There are other ways students are paying for their education that EPS Staff Sergeant in the Serious Crimes Branch Jerry Nash has noticed at the 40-plus body rub centres in the city.
“When we do our licence checks with our partners from the City of Edmonton, different body rub centres, there are at times workers that are working at these locations that are registered students and we talk about what they’re doing, how they’re doing. Our bias is to persuade them to maybe find another line of work.”
Nash and Schening don’t consider body rub centres as safe employment. “Whether it’s exotic dancing or stripping—whatever you want to call it—or it’s escorting or it’s body rub centres, or it’s prostitution-related activities, is usually the woman—if it’s a woman, the male if it’s a male or transgendered—they’re the commodity. We’ll be quite candid—at times people will be working for themselves and they’re making money for themselves. That’s the vast minority, it’s not the majority. The majority of times it’s some level of sexual exploitation.”

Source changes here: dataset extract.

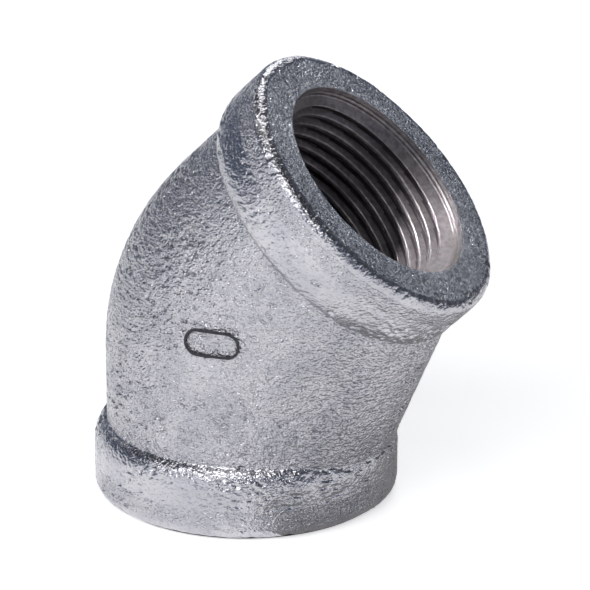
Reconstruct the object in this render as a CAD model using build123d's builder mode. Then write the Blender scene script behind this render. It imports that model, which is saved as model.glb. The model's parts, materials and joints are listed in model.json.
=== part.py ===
from build123d import *
import math
import os

# 45 degree female threaded pipe elbow, 3/4 inch size, millimetres.
# +Z runs up the inlet axis, the origin is the centre of the inlet mouth,
# and the outlet axis leans from +Z towards +X.

BEND_ANGLE = 45.0
CENTRE_TO_END = 24.5

BAND_RADIUS = 19.0
BAND_SIDE_TOP = 5.8
BAND_HEIGHT = 9.0
MOUTH_EDGE_RADIUS = 1.3
SHOULDER_END = 17.2

BODY_RADIUS = 17.4
CAVITY_RADIUS = 13.65
BEND_RADIUS = 15.6
WEB_START = 3.75
BODY_STATIONS = 9

THREAD_PITCH = 25.4 / 14
THREAD_TAPER = 1 / 32
THREAD_END = 16.0
ENTRY_DEPTH = 2.4
ENTRY_RADIUS = 13.4
CREST_START = 3.3
CREST_RADIUS = 12.2
ROOT_RADIUS = 13.28
ROOT_FLAT = 0.07
FLANK_ANGLE = 30.0
GROOVE_OVERSHOOT = 0.3
THREAD_START = 37.0

MARK_TURN = -80.0
MARK_Z = 24.7
MARK_LENGTH = 7.0
MARK_HEIGHT = 3.4
MARK_LINE = 0.3
MARK_RAISE = 0.25

HALF = math.radians(BEND_ANGLE / 2)
BEND_START = CENTRE_TO_END - BEND_RADIUS * math.tan(HALF)
PIVOT_X = (CENTRE_TO_END - WEB_START) / math.tan(HALF)
OUT_X = math.sin(2 * HALF)
OUT_Z = math.cos(2 * HALF)

CORNER = Vector(0, 0, CENTRE_TO_END)
OUTLET = Plane(
    origin=(CENTRE_TO_END * OUT_X, 0, CENTRE_TO_END * (1 + OUT_Z)),
    x_dir=(OUT_Z, 0, -OUT_X),
    z_dir=(-OUT_X, 0, -OUT_Z),
)
MIRROR = Plane(origin=CORNER, z_dir=(math.sin(HALF), 0, math.cos(HALF)))


def reach(turn, wall_x, arc_radius):
    """Distance from the pivot, along a station, to a straight wall or its bend."""
    straight = (PIVOT_X - wall_x) / math.cos(turn)
    if WEB_START + straight * math.sin(turn) <= BEND_START:
        return straight
    dx = BEND_RADIUS - PIVOT_X
    dz = BEND_START - WEB_START
    along = -dx * math.cos(turn) + dz * math.sin(turn)
    return along + math.sqrt(along**2 - dx**2 - dz**2 + arc_radius**2)


def station(turn, grow):
    """Section of the bent body: half ellipses outside and inside the bend."""
    radius = BODY_RADIUS + grow
    side = min(turn, 2 * HALF - turn)
    centre = reach(side, 0, BEND_RADIUS)
    outer = reach(side, -radius, BEND_RADIUS + radius)
    inner = (PIVOT_X - radius) * math.cos(HALF) / math.cos(side - HALF)
    plane = Plane(
        origin=(PIVOT_X, 0, WEB_START),
        x_dir=(-math.cos(turn), 0, math.sin(turn)),
        z_dir=(math.sin(turn), 0, math.cos(turn)),
    )
    with BuildSketch(plane) as section:
        with BuildLine():
            EllipticalCenterArc((centre, 0), outer - centre, radius, -90, arc_size=180)
            EllipticalCenterArc((centre, 0), centre - inner, radius, 90, arc_size=180)
        make_face()
    return section.sketch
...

But the girls don’t think they’re being exploited. “The guys that I usually meet up with don’t say that they’re into the sex or anything,” Mikayla says. “They’re moreso looking for a companion to go out for dinner dates with or the movies or just fun activities. And a lot of these guys work out of town and will come back maybe twice a month on the weekends. So they don’t really know lots of people in the city so they just want a new friend or whatever. My friends always know where I’m going and with who. I always meet up with them in a public place. I’ll never go back to their own house or a hotel with them even if they want to. I’ll be like, ‘Nope, I want to be in a public place.’ So I think I’m pretty safe that way. And I always drive and I meet them there, I never let them pick me up. I try to do it in a smart, safe way and I tell them that I’m not down to just hook up and stuff like that. I want to be more of a companion.”